No longer able to farm for a living, Vitalis qualified for retraining. The Minnesota Rehabilitation Fund paid for four years at the University of Minnesota, where he majored in elementary education, graduating in 1969.  
By chance, the former farm boy from rural Taylors Falls took a summer course on teaching in the inner city. Before he graduated, Vitalis was offered a teaching position. “I signed the contract to teach in the Minneapolis Schools before graduation,” he says.  

Vitalis and his family were living in Wyoming at the time. Each day he drove into the city to teach amid the classroom challenges of race, poverty and crime coupled with desegregation and bussing. During his 30-year teaching career, Vitalis worked with hundreds of youngsters at three inner city schools, Hall, Holland and Webster, and also supervised summer programs. Vitalis says that he most enjoyed teaching creative writing and encouraged students to share their thoughts and dreams on paper.

Not long after he started teaching, Vitalis divorced. He became a single dad, raising two boys and two girls, ages 6, 8, 12 and 14, on his own. Two years later, Vitalis married Connie, an orthopedic nurse whose husband died in Vietnam.

They added three boys to the family.

Jerry and Connie moved to Taylors Falls, where neighbors encouraged Vitalis to get involved in the Taylors Falls Parent Teacher Organization. He did, and a year later was urged to run for school board.

In April 1977, Vitalis was elected to his first three-year term on the Taylors Falls Shool Board. At his first school board meeting, Vitalis found himself interviewing three candidates for superintendent. He lobbied for hiring Superintendent Sig Rimestad and his 40-year career on the board of education had begun.

There were many challenges. Taylors Falls was a small k-12 school struggling to survive. “We were a landlocked district with no room to grow,” says Vitalis.

When Minnesota implemented open enrollment, Taylors Falls lost 15 students to Chisago Lakes. Attempts to merge with St. Croix Falls, WI, schools didn’t work out.

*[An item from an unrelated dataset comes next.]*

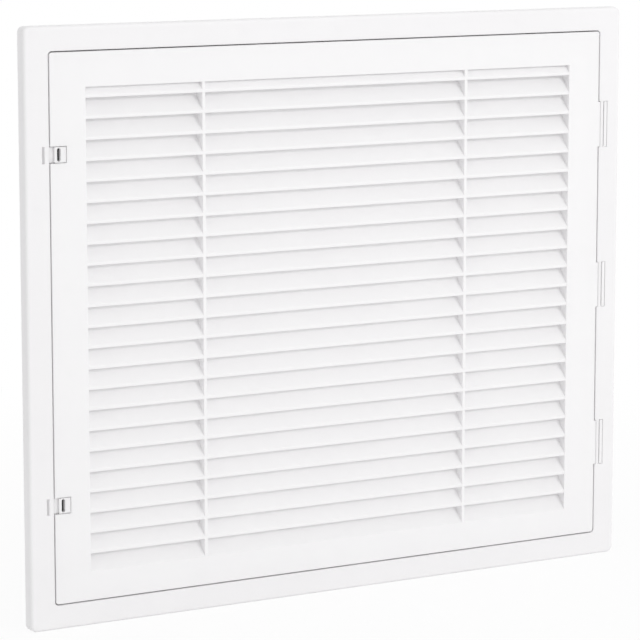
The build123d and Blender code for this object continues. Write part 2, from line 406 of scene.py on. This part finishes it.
def dress(node, material):
    """Gives a CAD node its material in every slot."""
    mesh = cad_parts[node].data
    if not mesh.materials:
        mesh.materials.append(material)
    for i in range(len(mesh.materials)):
        mesh.materials[i] = material


def foam_black_as_painted_shade():
    """Open-celled polyether foam, cut from a block, whose torn cells make it dull and rough. Its
    near-black is painted shade, standing in for the dark cavity seen through the latch's finger slot.
    """
    cell = 0.8 * MM
    cell_depth = 0.3 * MM
    material, tree = new_material("pad_foam_black_as_painted_slot_shade")
    place = add_node(tree, "ShaderNodeTexCoord").outputs["Object"]
    cells = add_node(
        tree, "ShaderNodeTexVoronoi", {"Scale": 1 / cell, "Randomness": 1.0}, {"Vector": place},
    )
    tone = add_node(tree, "ShaderNodeValToRGB", links={"Fac": cells.outputs["Distance"]})
    deep, pale = tone.color_ramp.elements
    # Both near-black tones are painted shade, so the finger slot reads as a deep shaded cavity
    deep.color = (*from_hex("#1a1a1c"), 1)
    pale.color = (*from_hex("#3b3b3e"), 1)
    pores = add_node(
        tree, "ShaderNodeBump", {"Strength": 0.7, "Distance": cell_depth},
        {"Height": cells.outputs["Distance"]},
    )
    surface = add_node(
        tree, "ShaderNodeBsdfPrincipled", {"Roughness": 0.95, "Specular IOR Level": 0.2},
        {"Base Color": tone.outputs["Color"], "Normal": pores.outputs["Normal"]},
    )
    add_node(tree, "ShaderNodeOutputMaterial", links={"Surface": surface.outputs["BSDF"]})
    return material


def deselect():
    """Leaves edit mode and selects nothing."""
    if bpy.context.object and bpy.context.object.mode != "OBJECT":
        bpy.ops.object.mode_set(mode="OBJECT")
    bpy.ops.object.select_all(action="DESELECT")


def select_faces(piece, normal):
    """Selects the faces of the piece in edit mode that look along the normal."""
    least_cosine = 0.9
    bpy.ops.mesh.select_mode(type="FACE")
    bpy.ops.mesh.select_all(action="DESELECT")
    mesh = bmesh.from_edit_mesh(piece.data)
    for face in mesh.faces:
        face.select = face.normal.dot(normal) > least_cosine
    bmesh.update_edit_mesh(piece.data)


def pin_mark(centre):
    """A low round pad with a dished middle, as an ejector pin leaves it, facing the duct."""
    # Widths of rim and slope as shares of the radius, depth of the dish as a share of the height
    rim, slope, dish = 0.22, 0.10, 0.6
    marks = settings("grille_marks")
    deselect()
    bpy.ops.mesh.primitive_cylinder_add(
        vertices=marks.sides, radius=marks.radius, depth=marks.height,
        location=centre + Vector((0, marks.height / 2, 0)), rotation=(math.radians(-90), 0, 0),
    )
    mark = bpy.context.object
    bpy.ops.object.transform_apply(location=True, rotation=True, scale=True)
    bpy.ops.object.mode_set(mode="EDIT")
    select_faces(mark, Vector((0, 1, 0)))
    bpy.ops.mesh.inset(thickness=marks.radius * rim, depth=0.0)
    bpy.ops.mesh.inset(thickness=marks.radius * slope, depth=-marks.height * dish)
    bpy.ops.object.mode_set(mode="OBJECT")
    return mark


def add_marks(node, places):
    """Pin marks at the places as one piece, in the plastic of the node that they ride on."""
    marks = [pin_mark(place) for place in places]
    deselect()
    for mark in marks:
        mark.select_set(True)
    bpy.context.view_layer.objects.active = marks[0]
    bpy.ops.object.join()
    piece = bpy.context.object
    piece.name = f"{node}_pin_marks"
    piece.data.materials.append(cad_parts[node].data.materials[0])
    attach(piece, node)


class GRILLE_OT_finish_frame(bpy.types.Operator):
    """Give the wall frame its satin white plastic"""

    bl_idname = "grille.finish_frame"
    bl_label = "Finish the frame"

    def execute(self, context):
        white = settings("grille_finish").frame_white
        plastic = moulded_plastic("frame_abs_etched_mould", white, roughness=0.5, tone_spread=0.012)
        dress("frame", plastic)
        return {"FINISHED"}


class GRILLE_OT_finish_door(bpy.types.Operator):
    """Give the louvred door its satin white plastic"""

    bl_idname = "grille.finish_door"
    bl_label = "Finish the door"

    def execute(self, context):
        white = settings("grille_finish").door_white
        plastic = moulded_plastic("door_abs_etched_mould", white, roughness=0.48, tone_spread=0.012)
        dress("door", plastic)
        return {"FINISHED"}


class GRILLE_OT_finish_latches(bpy.types.Operator):
    """Give the two slide latches their smoother white plastic"""

    bl_idname = "grille.finish_latches"
    bl_label = "Finish the latches"

    def execute(self, context):
        white = settings("grille_finish").latch_white
        plastic = moulded_plastic(
            "latch_acetal_polished_mould", white, roughness=0.3, tone_spread=0.006,
        )
        for node in LATCHES:
            dress(node, plastic)
        return {"FINISHED"}


class GRILLE_OT_frame_marks(bpy.types.Operator):
    """Add the ejector pin marks behind the frame's flange"""

    bl_idname = "grille.frame_marks"
    bl_label = "Mark the frame's back"

    def execute(self, context):
        marks = settings("grille_marks")
        low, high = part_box("frame")
        depth = low.y + marks.flange_skin
        side_place = high.x - marks.flange_inset
        end_place = high.z - marks.flange_inset
        places = []
        for side in (-1, 1):
            for i in range(-2, 3):
                places.append(Vector((i * marks.flange_step, depth, side * end_place)))
            for i in (-1, 1):
                places.append(Vector((side * side_place, depth, i * marks.flange_side_height)))
        add_marks("frame", places)
        return {"FINISHED"}


class GRILLE_OT_door_marks(bpy.types.Operator):
    """Add the ejector pin marks behind the door's face"""

    bl_idname = "grille.door_marks"
    bl_label = "Mark the door's back"

    def execute(self, context):
        marks = settings("grille_marks")
        low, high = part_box("door")
        depth = low.y + marks.door_skin
        side_place = -low.x - marks.door_inset
        places = []
        for i in (-1, 0, 1):
            across = i * marks.door_step
            places.append(Vector((across, depth, high.z - marks.door_inset)))
            places.append(Vector((across, depth, low.z + marks.door_foot_inset)))
        for side in (-1, 1):
            for i in (-1, 1):
                places.append(Vector((side * side_place, depth, i * marks.door_side_height)))
        add_marks("door", places)
        return {"FINISHED"}


class GRILLE_OT_latch_pads(bpy.types.Operator):
    """Add the foam pads behind the two sliders"""

    bl_idname = "grille.latch_pads"
    bl_label = "Add the latch pads"

    def execute(self, context):
        sharp, smooth = math.radians(30), math.radians(35)
        pads = settings("grille_pads")
        # The pads' black is painted shade, seen through the sliders' finger slots
        foam = foam_black_as_painted_shade()
        for latch in LATCHES:
            low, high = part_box(latch)
            size = Vector((pads.length, pads.depth, high.z - low.z - 2 * pads.toe))
            corner = Vector((high.x - pads.inset, high.y + pads.gap, low.z + pads.toe))
            middle = corner + Vector((-size.x, size.y, size.z)) / 2
            deselect()
            bpy.ops.mesh.primitive_cube_add(size=1, location=middle, scale=size)
            pad = bpy.context.object
            bpy.ops.object.transform_apply(location=True, rotation=True, scale=True)
            bpy.ops.object.mode_set(mode="EDIT")
            select_faces(pad, Vector((-1, 0, 0)))
            bpy.ops.mesh.extrude_region()
            bpy.ops.transform.resize(
                value=(1, 1, pads.nose_height / size.z), center_override=middle,
            )
            bpy.ops.mesh.extrude_region_move(TRANSFORM_OT_translate={"value": (-pads.nose, 0, 0)})
            bpy.ops.mesh.select_mode(type="EDGE")
            bpy.ops.mesh.select_all(action="DESELECT")
            bpy.ops.mesh.edges_select_sharp(sharpness=sharp)
            bpy.ops.mesh.bevel(offset=pads.corner, segments=4, profile=0.5, affect="EDGES")
            bpy.ops.mesh.select_all(action="SELECT")
            bpy.ops.mesh.normals_make_consistent(inside=False)
            bpy.ops.object.mode_set(mode="OBJECT")
            bpy.ops.object.shade_smooth_by_angle(angle=smooth)
            pad.name = f"{latch}_pad"
            pad.data.materials.append(foam)
            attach(pad, "door")
        return {"FINISHED"}


class GRILLE_OT_stage(bpy.types.Operator):
    """Set up the floor, the soft light and the camera"""

    bl_idname = "grille.stage"
    bl_label = "Set the stage"

    def execute(self, context):
        stage = settings("grille_stage")
        low = CAD_BOX[0]
        deselect()
        bpy.ops.mesh.primitive_circle_add(
            vertices=64, radius=stage.floor_radius, fill_type="NGON", location=(0, 0, low.z),
        )
        floor = bpy.context.object
        floor.name = "floor"
        floor.data.materials.append(backdrop_paper())

        light_surroundings(stage.sky)
        towards_key = direction(stage.key_azimuth, stage.key_elevation)
        bpy.ops.object.light_add(type="AREA", location=towards_key * stage.key_distance)
        key = bpy.context.object
        key.name = "key_softbox"
        key.data.shape = "RECTANGLE"
        key.data.size, key.data.size_y = stage.key_width, stage.key_height
        key.data.energy = stage.key_power
        key.rotation_euler = (-towards_key).to_track_quat("-Z", "Y").to_euler()

        back = direction(stage.azimuth, stage.elevation)
        right = Vector((math.cos(stage.azimuth), math.sin(stage.azimuth), 0))
        up = back.cross(right)
        face = Vector((0, low.y, 0))
        aim = -right * stage.aim_right - up * stage.aim_up
        bpy.ops.object.camera_add(location=face + back * stage.distance + aim)
        camera = bpy.context.object
        camera.name = "camera"
        camera.rotation_euler = (-back).to_track_quat("-Z", "Y").to_euler()
        camera.data.sensor_width = SENSOR_WIDTH
        camera.data.lens = stage.lens
        nearest, farthest = 0.05, 50
        camera.data.clip_start, camera.data.clip_end = nearest, farthest
        context.scene.camera = camera
        context.scene.view_settings.view_transform = "Standard"
        return {"FINISHED"}


class GRILLE_PT_panel(bpy.types.Panel):
    """The sizes and colours, and a button for each piece"""

    bl_label = "Filter grille"
    bl_idname = "GRILLE_PT_panel"
    bl_space_type = "VIEW_3D"
    bl_region_type = "UI"
    bl_category = "Grille"

    def draw(self, context):
        for group in GROUPS:
            box = self.layout.box()
            for field in GROUPS[group].__annotations__:
                box.prop(getattr(context.scene, group), field)
        for operator in OPERATORS:
            self.layout.operator(operator.bl_idname)


GROUPS = {
    "grille_finish": GrilleFinish,
    "grille_marks": GrilleMarks,
    "grille_pads": GrillePads,
    "grille_stage": GrilleStage,
}
OPERATORS = (
    GRILLE_OT_finish_frame,
    GRILLE_OT_finish_door,
    GRILLE_OT_finish_latches,
    GRILLE_OT_frame_marks,
    GRILLE_OT_door_marks,
    GRILLE_OT_latch_pads,
    GRILLE_OT_stage,
)


def register():
    """Makes the classes and the groups of settings known to Blender."""
    for name, group in GROUPS.items():
        bpy.utils.register_class(group)
        setattr(bpy.types.Scene, name, PointerProperty(type=group))
    for kind in (*OPERATORS, GRILLE_PT_panel):
        bpy.utils.register_class(kind)


def unregister():
    """Takes the classes and the groups of settings away again."""
    for kind in reversed((*OPERATORS, GRILLE_PT_panel)):
        bpy.utils.unregister_class(kind)
    for name, group in GROUPS.items():
        delattr(bpy.types.Scene, name)
        bpy.utils.unregister_class(group)


def main():
    """Builds every piece and the stage in order."""
    register()
    for operator in OPERATORS:
        family, call = operator.bl_idname.split(".")
        getattr(getattr(bpy.ops, family), call)()


if __name__ == "__main__":
    main()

In 1992, Taylors Falls proudly graduated is final class of 13 and the school district consolidated with Chisago Lakes district.

Consolidation was not the end of Vitalis’s school board career. Instead, he brought his17 years as a Taylors Falls School Board member, to the new nine-member Chisago Lakes School Board. The consolidation allowed for a gradual reduction in Board size, starting with three former TF Board members.  

He’s been continuously re-elected ever since.

“Chisago Lakes was very good about accepting Taylors Falls students,” says Vitalis.     “We always felt welcomed to the Chisago Lakes District.”

Vitalis retired from full-time teaching in 1999. At the time, he was serving as curriculum coordinator at Webster Open School—a school so diverse that the student population represented 21 different “home tongues.”
He isn’t done serving on the school board, and also isn’t done teaching. He still enjoys occasionally substitute teaching and instructing others as a Chisago County Master Gardener. Expect to see him at the annual Garden Expo at North Branch High School Saturday, March 4.

When asked how schools had changed during the past 40 years, Vitalis says it’s hard to answer “because almost nothing is the same.” Among the most significant changes, he feels, were federal mandates which require schools to provide services but that don’t provide adequate funding.

Vitalis points out that over 40 years on two boards of education he has served with only 29 school board members. It’s been a privilege, he says, to work with 29 of “the best people” who were devoted to education.